Association among plasma 1,25(OH)2 D, ratio of 1,25(OH)2 D to 25(OH)D, and prostate cancer aggressiveness.

Author information

1
Department of Pharmacology and Therapeutics, Roswell Park Comprehensive Cancer Center, Buffalo, New York.
2
Department of Epidemiology and Biostatistics, Arnold School of Public Health, University of South Carolina, Columbia, South Carolina.
3
David Geffen School of Medicine, University of California, Los Angeles, California.
4
Division of Epidemiology, Biostatistics, and Environmental Health, University of Memphis, Memphis, Tennessee.
5
Department of Epidemiology, Gillings School of Global Public Health, Lineberger Comprehensive Cancer Center, University of North Carolina at Chapel Hill, Chapel Hill, North Carolina.
6
School of Public Health, Louisiana State University Health Sciences Center, New Orleans, Louisiana.
7
Department of Urology, Roswell Park Comprehensive Cancer Center, Buffalo, New York.
8
Winthrop P. Rockefeller Cancer Institute, Department of Epidemiology, Fay W. Boozman College of Public Health, University of Arkansas for Medical Sciences, Little Rock, Arkansas.

Abstract

BACKGROUND:

African-American (AA) men tend to present with more aggressive prostate cancer (Gleason score >7) than European-American (EA) men. Vitamin D and its metabolites are implicated in prostate cancer biology with vitamin D deficiency, indicated by its metabolite levels in serum or plasma, usually observed in AA men.

OBJECTIVE:

To determine if 1, 25-dihydroxy vitamin D3 [1,25(OH)2 D] plasma levels in AA and EA prostate cancer patients alter the risk of having aggressive prostate cancer.

DESIGN:

Research subjects from the North Carolina-Louisiana Prostate Cancer Project (AA n = 435 and EA n = 532) were included. Plasma metabolites 1,25(OH)2 D and 25-hydroxyvitamin D3 [25(OH)D] were measured using liquid chromatography with tandem mass spectrophotometry. Research subjects were classified into low (Gleason sum < 7, stage T1-T2, and Prostate-specific antigen (PSA) < 9 ng/mL) or high (Gleason sum > 8 or Gleason sum = 7 with 4 + 3, or PSA > 20 ng/mL, or Gleason sum = 7 and stage T3-T4) aggressive disease.

RESULTS:

Research subjects in the second and third tertiles of plasma levels of 1, 25(OH)2 D had lower odds of high aggressive prostate cancer (AA [ORT2vsT1 : 0.66, 95%CI: 0.39-1.12; ORT3vsT1 : 0.83, 95%CI: 0.49-1.41] and EA [ORT2vsT1 : 0.68, 95%CI: 0.41-1.11; ORT3vsT1 : 0.67, 95%CI: 0.40-1.11]) compared with the first tertile, though confidence intervals included the null.

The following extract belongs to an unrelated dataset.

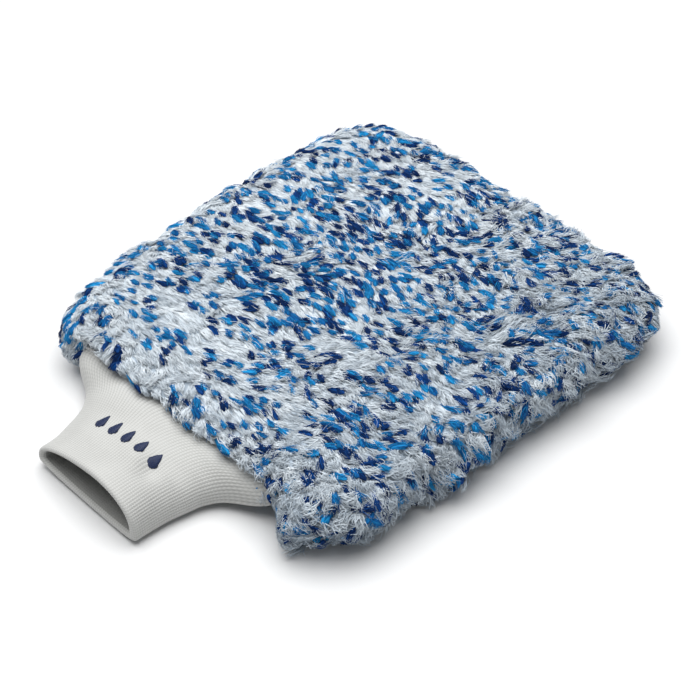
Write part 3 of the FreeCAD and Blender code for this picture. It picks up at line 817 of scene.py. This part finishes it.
def make_cuff():
    """The knit as one sheet: along the outside, round the rolled rim and back along the inside."""
    rim_start = RIM_X + RIM_RADIUS
    outer_x = np.concatenate([np.linspace(HIDDEN_X, -100, 14),
                              np.linspace(-100, rim_start, 34)[1:]])
    inner_x = outer_x[::-2]
    rim_turn = np.linspace(0, math.pi, 9)[1:-1]
    xs = np.concatenate([outer_x, rim_start - RIM_RADIUS * np.sin(rim_turn), inner_x])
    insets = np.concatenate([0 * outer_x, RIM_RADIUS * (1 - np.cos(rim_turn)),
                             0 * inner_x + 2 * RIM_RADIUS])
    sections = [(x, cuff_ring(x, inset)) for x, inset in zip(xs, insets)]
    rings = np.array([np.column_stack([np.full(len(ring), x), ring]) for x, ring in sections])
    rings = soften(rings)
    down = np.roll(rings, 1, axis=1) - np.roll(rings, -1, axis=1)
    along = np.roll(rings, 1, axis=0) - np.roll(rings, -1, axis=0)
    n = unit(np.cross(along, down))
    ribs = np.cos(2 * math.pi * np.arange(rings.shape[1]) / RIB_SAMPLES)
    depth = RIB_DEPTH * (0.45 + 0.55 * smooth_step(RIM_X, RIM_X + 4, xs))
    rings = rings - n * (depth[:, None] * 0.5 * (1 + ribs))[..., None]
    count, sides, _ = rings.shape
    index = np.arange(count * sides).reshape(count, sides)
    a, b = index, np.roll(index, -1, axis=1)
    c, d = np.roll(b, -1, axis=0), np.roll(a, -1, axis=0)
    quads = np.stack([a, b, c, d], axis=-1).reshape(-1, 4)
    u = np.arange(sides + 1) / sides
    # the last row of quads joins the two layers inside the pouch, over 3 mm of the UV map
    run = np.concatenate([[0], np.cumsum(np.hypot(np.diff(xs), np.diff(insets)))])
    v = np.concatenate([run, [run[-1] + 3]]) / (run[-1] + 3)
    uv = grid_uv(u, v)
    piece = make_mesh("knitted_cuff", rings.reshape(-1, 3), [quads], [uv], KNIT)
    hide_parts("rib_cuff")
    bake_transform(piece)


def cuff_top(x, y):
    """Height of the cuff's upper face."""
    heights = []
    for one_x, one_y in zip(np.ravel(x), np.ravel(y)):
        phi = np.linspace(0.02, math.pi - 0.02, 300)
        sy, sz = cuff_section(one_x, 0.0, phi)
        p = soften(np.array([[one_x, one_y, np.interp(one_y, sy[::-1], sz[::-1])]]))
        heights.append(p[0, 2])
    return np.array(heights).reshape(np.shape(x))


DROPS_X, DROPS_Y = -114.5, (-7.0, 2.0, 11.0, 20.0, 29.0)
DROP_RADIUS, DROP_POINT = 2.6, 5.7
STITCHES, STITCH_RADIUS, STITCH_SLANT = 18, 0.29, 0.14
PADDING, SUNK = 0.95, 0.25


def make_drop(number, y):
    """A drop in satin stitch: threads side by side across it, over a padding."""
    reach = np.linspace(-DROP_RADIUS + 0.12, DROP_POINT - 0.35, STITCHES)
    lean = np.clip(reach / DROP_POINT, 0, 1)
    half = np.where(reach < 0, np.sqrt(np.clip(DROP_RADIUS**2 - reach**2, 0.04, None)),
                    DROP_RADIUS * (1 - lean) ** 0.85 * (1 + 0.35 * lean))
    own = np.random.default_rng(60 + number)
    half = half + own.uniform(-0.08, 0.08, len(half))
    t = np.linspace(-1, 1, 9)
    xs = DROPS_X + reach[:, None] + STITCH_SLANT * t[None]
    ys = y + half[:, None] * t[None]
    crown = PADDING * np.sqrt(np.clip(1 - t**2, 0, 1))
    crown = crown * np.clip(half / DROP_RADIUS, 0.25, 1)[:, None] - SUNK
    path = np.stack([xs, ys, cuff_top(xs, ys) + crown], axis=-1)
    across, up = frames_along(path, np.array([0.0, 0.0, 1.0]))
    thick = np.full(path.shape[:2], STITCH_RADIUS)
    thick[:, [0, -1]] *= 0.6
    rings = ring_points(path, across, up, thick, thick, 8)
    cells = np.column_stack([own.integers(0, ATLAS, len(reach)) for _ in range(2)])
    piece = tube_mesh(f"stitched_drop_{number}", rings, NAVY_THREAD, cells)
    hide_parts(f"embroidered_drop_{number}")
    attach(piece, "cuff")


# ---------------------------------------------------------------- cloth and seams inside

JOIN_X = -85.5               # where the cuff is sewn to the pouch
MOUTH_X, MOUTH_DOME = -88.0, 5.2
WRINKLE_SIZE = 0.35
STRAND_RADIUS = 0.16


def cloth_half(name, upper, share_edge, lift, thickness, mat, node_name):
    """One panel of cloth inside the pouch, as a thin closed slab: domed, and open at the cuff."""
    sign = 1 if upper else -1
    around = 200
    turn = np.arange(around) * 2 * math.pi / around
    shares = np.concatenate([np.linspace(0.02, 0.9, 24), np.linspace(0.9, 1.0, 10)[1:]])
    shares = shares * share_edge
    rings = []
    for offset in (0.0, -thickness):
        layer = []
        for share in shares:
            xy = on_outline(turn, share)
            rest = share / share_edge
            beside = smooth_step(50, 64, np.abs(xy[:, 1] - CUFF_MIDDLE_Y))
            mouth = smooth_step(-40, MOUTH_X, xy[:, 0]) * (1 - beside)
            dome = lift * (1 - rest**7) ** 0.6
            dome = np.maximum(dome, MOUTH_DOME * mouth) * (1 - 0.2 * mouth)
            wrinkle = WRINKLE_SIZE * ripple(np.column_stack([xy, 0 * turn])) * (1 - rest**4)
            z = SEAM_Z + sign * (0.5 + thickness + dome + wrinkle + offset)
            xy[:, 0] = np.maximum(xy[:, 0], MOUTH_X + 3 * (1 - mouth))
            layer.append(np.column_stack([xy, z]))
        rings.append(layer if offset == 0 else layer[::-1])
    shell = np.concatenate(rings)
    if upper:
        shell = shell[:, ::-1]
    piece = tube_mesh(name, shell[None], mat, atlas=1)
    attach(piece, "pouch")
    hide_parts(node_name)


def stitched_line(name, path, radius, pitch, node_name, body):
    """A seam: a bound edge with thread wound round it."""
    run = np.concatenate([[0], np.cumsum(np.linalg.norm(np.diff(path, axis=0), axis=1))])
    turns = max(3, int(run[-1] / pitch))
    s = np.linspace(0, run[-1], turns * 8)
    middle = np.column_stack([np.interp(s, run, path[:, k]) for k in range(3)])
    tangent = unit(np.gradient(middle, axis=0))
    side = unit(np.cross(tangent, [0, 0, 1.0]))
    up = np.cross(side, tangent)
    angle = 2 * math.pi * s / pitch
    helix = middle + radius * (np.cos(angle)[:, None] * side + np.sin(angle)[:, None] * up)
    strands = []
    for line, thick in ((helix, STRAND_RADIUS), (middle, radius * 0.72)):
        across, above = frames_along(line[None], np.array([0.1, 0.2, 1.0]))
        half = np.full((1, len(line)), thick)
        strands.append(ring_points(line[None], across, above, half, half, 6))
    piece = tube_mesh(name, np.concatenate(strands), SEAM_THREAD,
                      cells=[(0, 0), (1, 1)])
    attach(piece, body)
    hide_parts(node_name)


def inner_parts():
    """The cloths, the linings and the three seams."""
    for side, upper in (("upper", True), ("lower", False)):
        cad = "top" if upper else "bottom"
        cloth_half(side + "_ground_cloth", upper, share_edge=0.905, lift=7.2, thickness=0.8,
                   mat=CLOTH, node_name=cad + "_backing")
        cloth_half(side + "_lining", upper, share_edge=0.875, lift=5.4, thickness=0.5,
                   mat=LINING, node_name=cad + "_lining")
    turn = np.linspace(0, 2 * math.pi, 400)[:-1]
    edge = on_outline(turn, np.full(turn.shape, 0.915))
    across = edge[:, 1] - CUFF_MIDDLE_Y
    outside = (edge[:, 0] > -80) | (across > 68) | (across < -80)      # beside the open mouth
    start = int(np.argmax(~outside))
    edge = np.roll(edge, -start, axis=0)[np.roll(outside, -start)]
    stitched_line("overlocked_edge_seam", np.column_stack([edge, np.full(len(edge), SEAM_Z)]),
                  0.7, 2.4, "edge_seam", "pouch")
    phi = np.linspace(0, 2 * math.pi, 240)[:-1]
    y, z = cuff_section(JOIN_X, -0.9, phi)
    ring = np.column_stack([0 * y + JOIN_X, y, z])
    stitched_line("cuff_join_stitching", np.vstack([ring, ring[:1]]),
                  0.45, 2.2, "cuff_join_seam", "pouch")
    x = np.linspace(-136, -114, 30)
    *_, underside, _, _ = station_at(x)
    stitched_line("cuff_closing_stitching", np.column_stack([x, 0 * x + 4, underside + 0.1]),
                  0.3, 1.8, "cuff_side_seam", "cuff")


# ---------------------------------------------------------------- studio

FLOOR_SHADES = (0.645, 0.665)
FLOOR_SIDE, FLOOR_DEPTH = 4000.0, 20.0
AIR_COLOUR, AIR_STRENGTH = (0.93, 0.965, 1.0, 1), 0.33
KEY_PLACE, KEY_SIZE, KEY_POWER = (0.0, 0.12, 1.6), 1.9, 47.5
AIM, AZIMUTH, ELEVATION, DISTANCE = (0.019, 0, 0), -45.3, 43.1, 0.972
SENSOR, LENS, SHIFT = 36.0, 102.9, (-0.0066, -0.0041)


def area_light(name, place, size, power):
    """A round lamp that points at the middle of the frame."""
    data = bpy.data.lights.new(name, "AREA")
    data.shape = "DISK"
    data.size = size
    data.energy = power
    lamp = bpy.data.objects.new(name, data)
    bpy.context.scene.collection.objects.link(lamp)
    lamp.location = place
    lamp.rotation_euler = (-Vector(place)).to_track_quat("-Z", "Y").to_euler()


def studio():
    """A pale floor under a pale sky, with one wide lamp above."""
    mat, tree, shader = new_material("pale_floor", 0.9, specular=0.0)
    grain = node(tree, "ShaderNodeTexNoise", {"Scale": 30.0, "Detail": 2.0}).outputs[0]
    stops = [(place, (shade,) * 3) for place, shade in zip((0.3, 0.7), FLOOR_SHADES)]
    put(tree, shader.inputs["Base Color"], ramp(tree, grain, stops))
    corners = FLOOR_SIDE * np.array([[-1, -1], [1, -1], [1, 1], [-1, 1]])
    rings = np.array([[np.column_stack([corners, np.full(4, z)]) for z in (-FLOOR_DEPTH, 0.0)]])
    floor = tube_mesh("studio_floor", rings, mat)
    for face in floor.data.polygons:
        face.use_smooth = False
    world = bpy.data.worlds.new("studio_air")
    world.use_nodes = True
    world.node_tree.nodes["Background"].inputs[0].default_value = AIR_COLOUR
    world.node_tree.nodes["Background"].inputs[1].default_value = AIR_STRENGTH
    bpy.context.scene.world = world
    area_light("key_light", KEY_PLACE, KEY_SIZE, KEY_POWER)
    bpy.context.scene.view_settings.view_transform = "Standard"


def camera():
    """The view from the cuff's near side, from above."""
    azimuth, elevation = math.radians(AZIMUTH), math.radians(ELEVATION)
    level = math.cos(elevation)
    back = Vector((math.sin(azimuth) * level, -math.cos(azimuth) * level, math.sin(elevation)))
    data = bpy.data.cameras.new("camera")
    data.sensor_width = SENSOR
    data.lens = LENS
    data.shift_x, data.shift_y = SHIFT
    data.clip_start = 0.05
    eye = bpy.data.objects.new("camera", data)
    bpy.context.scene.collection.objects.link(eye)
    eye.location = Vector(AIM) + DISTANCE * back
    eye.rotation_euler = (-back).to_track_quat("-Z", "Y").to_euler()
    bpy.context.scene.camera = eye


pile_mass("upper_pile_mass", True, "top_pile")
pile_mass("lower_pile_mass", False, "bottom_pile")
white_pile("upper", True, gap=4.3, each=34, seed=101)
white_pile("lower", False, gap=5.6, each=18, seed=102)
coloured_pile("upper", True, gap=5.3, each=22, seed=103)
coloured_pile("lower", False, gap=7.0, each=8, seed=104)
make_cuff()
for number, y in enumerate(DROPS_Y, 1):
    make_drop(number, y)
inner_parts()
studio()
camera()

Greater 1,25(OH)2 D/25(OH)D molar ratios were associated with lower odds of high aggressive prostate cancer more evidently in AA (ORQ4vsQ1 : 0.45, CI: 0.24-0.82) than in EA (ORQ4vsQ1 : 0.64, CI: 0.35-1.17) research subjects.

CONCLUSIONS:

The 1,25(OH)2 D/25(OH)D molar ratio was associated with decreased risk of high aggressive prostate cancer in AA men, and possibly in EA men. Further studies analyzing vitamin D polymorphisms, vitamin D binding protein levels, and prostatic levels of these metabolites may be useful. These studies may provide a better understanding of the vitamin D pathway and its biological role underlying health disparities in prostate cancer.